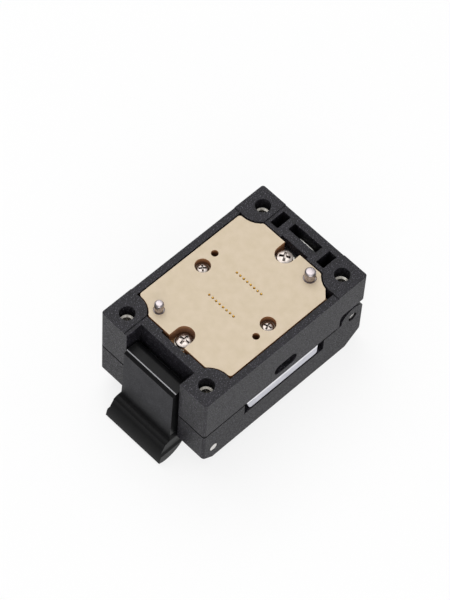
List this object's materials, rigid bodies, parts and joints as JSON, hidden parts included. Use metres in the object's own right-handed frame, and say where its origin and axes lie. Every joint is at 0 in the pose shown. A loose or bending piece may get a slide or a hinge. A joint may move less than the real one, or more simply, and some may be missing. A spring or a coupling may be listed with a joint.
{
  "type": "ic test socket",
  "caption": "Clamshell test socket for a small-outline package: moulded base and lid, sprung probe rows, latch, pressure plate, dowels and corner inserts.",
  "frame": {"origin": "middle of the sixteen board contacts, which is also the middle of the board screw pattern, in the plane of the four corner bosses that the board seats on", "axes": "+Z out of the contact side towards the board, +X from the latch end to the hinge end, +Y across the housing"},
  "size_m": [0.0647, 0.0384, 0.0362],
  "materials": {
    "base_moulding": "moulded glass-filled black plastic, satin",
    "lid_moulding": "moulded glass-filled black plastic, satin",
    "latch_moulding": "moulded black plastic, satin",
    "retainer_plastic": "machined beige engineering plastic",
    "block_plastic": "machined tan engineering plastic",
    "guide_plastic": "machined beige engineering plastic",
    "pusher_plastic": "machined black plastic",
    "insert_metal": "turned, nickel plated",
    "dowel_steel": "ground steel",
    "pin_steel": "ground steel",
    "screw_nickel": "nickel plated steel",
    "washer_nickel": "nickel plated steel",
    "probe_gold": "gold plated",
    "spring_steel": "drawn spring wire",
    "plate_aluminium": "milled aluminium"
  },
  "bodies": {
    "lid": {"lid_frame": "lid_moulding", "hinge_pin": "pin_steel", "latch_pin": "pin_steel", "latch_spring": "spring_steel", "pressure_springs": "spring_steel"},
    "base": {"base_frame": "base_moulding", "thread_inserts": "insert_metal", "board_dowels": "dowel_steel", "retainer_plate": "retainer_plastic", "retainer_screws": "screw_nickel", "probe_block": "block_plastic", "end_screws": "screw_nickel", "end_washers": "washer_nickel", "probe_barrels": "probe_gold", "probe_springs": "spring_steel", "guide_screws": "screw_nickel", "guide_springs": "spring_steel", "hinge_spring": "spring_steel"},
    "latch": {"latch": "latch_moulding"},
    "guide": {"guide_plate": "guide_plastic"},
    "pressure": {"pressure_plate": "plate_aluminium", "pusher": "pusher_plastic", "pusher_screws": "screw_nickel", "pressure_screws": "screw_nickel"},
    "board_tips": {"board_plungers": "probe_gold"},
    "package_tips": {"package_plungers": "probe_gold"}
  },
  "joints": [
    {"name": "clamshell_hinge", "type": "hinge", "parent": "lid", "child": "base", "pos_m": [0.025, 0, -0.0158], "axis": [0, 1, 0], "range_deg": [0, 95], "deforming": ["hinge_spring"]},
    {"name": "latch_pivot", "type": "hinge", "parent": "lid", "child": "latch", "pos_m": [-0.0252, 0, -0.0244], "axis": [0, -1, 0], "range_deg": [0, 14], "stiffness_Nm_per_rad": 0.02, "springref_deg": -17.19, "deforming": ["latch_spring"]},
    {"name": "guide_float", "type": "slide", "parent": "base", "child": "guide", "axis": [0, 0, 1], "range_m": [0, 0.0004], "stiffness_N_per_m": 2000, "springref_m": -0.001, "deforming": ["guide_springs"]},
    {"name": "pressure_float", "type": "slide", "parent": "lid", "child": "pressure", "axis": [0, 0, -1], "range_m": [0, 0.00035], "stiffness_N_per_m": 4000, "springref_m": -0.001, "deforming": ["pressure_springs"]},
    {"name": "board_tip_travel", "type": "slide", "parent": "base", "child": "board_tips", "axis": [0, 0, -1], "range_m": [0, 0.0003], "stiffness_N_per_m": 1500, "springref_m": -0.0005, "deforming": ["probe_springs"]},
    {"name": "package_tip_travel", "type": "slide", "parent": "base", "child": "package_tips", "axis": [0, 0, 1], "range_m": [0, 0.0003], "stiffness_N_per_m": 1500, "springref_m": -0.0005}
  ]
}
..............................
Write out the full listing, keeping every line exactly as it is.

◆ **ANSWER TO THE TASK**
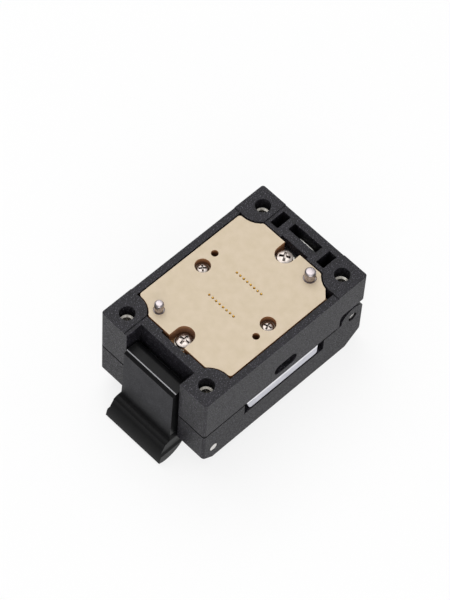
List this object's materials, rigid bodies, parts and joints as JSON, hidden parts included. Use metres in the object's own right-handed frame, and say where its origin and axes lie. Every joint is at 0 in the pose shown. A loose or bending piece may get a slide or a hinge. A joint may move less than the real one, or more simply, and some may be missing. A spring or a coupling may be listed with a joint.
{
  "type": "ic test socket",
  "caption": "Clamshell test socket for a small-outline package: moulded base and lid, sprung probe rows, latch, pressure plate, dowels and corner inserts.",
  "frame": {"origin": "middle of the sixteen board contacts, which is also the middle of the board screw pattern, in the plane of the four corner bosses that the board seats on", "axes": "+Z out of the contact side towards the board, +X from the latch end to the hinge end, +Y across the housing"},
  "size_m": [0.0647, 0.0384, 0.0362],
  "materials": {
    "base_moulding": "moulded glass-filled black plastic, satin",
    "lid_moulding": "moulded glass-filled black plastic, satin",
    "latch_moulding": "moulded black plastic, satin",
    "retainer_plastic": "machined beige engineering plastic",
    "block_plastic": "machined tan engineering plastic",
    "guide_plastic": "machined beige engineering plastic",
    "pusher_plastic": "machined black plastic",
    "insert_metal": "turned, nickel plated",
    "dowel_steel": "ground steel",
    "pin_steel": "ground steel",
    "screw_nickel": "nickel plated steel",
    "washer_nickel": "nickel plated steel",
    "probe_gold": "gold plated",
    "spring_steel": "drawn spring wire",
    "plate_aluminium": "milled aluminium"
  },
  "bodies": {
    "lid": {"lid_frame": "lid_moulding", "hinge_pin": "pin_steel", "latch_pin": "pin_steel", "latch_spring": "spring_steel", "pressure_springs": "spring_steel"},
    "base": {"base_frame": "base_moulding", "thread_inserts": "insert_metal", "board_dowels": "dowel_steel", "retainer_plate": "retainer_plastic", "retainer_screws": "screw_nickel", "probe_block": "block_plastic", "end_screws": "screw_nickel", "end_washers": "washer_nickel", "probe_barrels": "probe_gold", "probe_springs": "spring_steel", "guide_screws": "screw_nickel", "guide_springs": "spring_steel", "hinge_spring": "spring_steel"},
    "latch": {"latch": "latch_moulding"},
    "guide": {"guide_plate": "guide_plastic"},
    "pressure": {"pressure_plate": "plate_aluminium", "pusher": "pusher_plastic", "pusher_screws": "screw_nickel", "pressure_screws": "screw_nickel"},
    "board_tips": {"board_plungers": "probe_gold"},
    "package_tips": {"package_plungers": "probe_gold"}
  },
  "joints": [
    {"name": "clamshell_hinge", "type": "hinge", "parent": "lid", "child": "base", "pos_m": [0.025, 0, -0.0158], "axis": [0, 1, 0], "range_deg": [0, 95], "deforming": ["hinge_spring"]},
    {"name": "latch_pivot", "type": "hinge", "parent": "lid", "child": "latch", "pos_m": [-0.0252, 0, -0.0244], "axis": [0, -1, 0], "range_deg": [0, 14], "stiffness_Nm_per_rad": 0.02, "springref_deg": -17.19, "deforming": ["latch_spring"]},
    {"name": "guide_float", "type": "slide", "parent": "base", "child": "guide", "axis": [0, 0, 1], "range_m": [0, 0.0004], "stiffness_N_per_m": 2000, "springref_m": -0.001, "deforming": ["guide_springs"]},
    {"name": "pressure_float", "type": "slide", "parent": "lid", "child": "pressure", "axis": [0, 0, -1], "range_m": [0, 0.00035], "stiffness_N_per_m": 4000, "springref_m": -0.001, "deforming": ["pressure_springs"]},
    {"name": "board_tip_travel", "type": "slide", "parent": "base", "child": "board_tips", "axis": [0, 0, -1], "range_m": [0, 0.0003], "stiffness_N_per_m": 1500, "springref_m": -0.0005, "deforming": ["probe_springs"]},
    {"name": "package_tip_travel", "type": "slide", "parent": "base", "child": "package_tips", "axis": [0, 0, 1], "range_m": [0, 0.0003], "stiffness_N_per_m": 1500, "springref_m": -0.0005}
  ]
}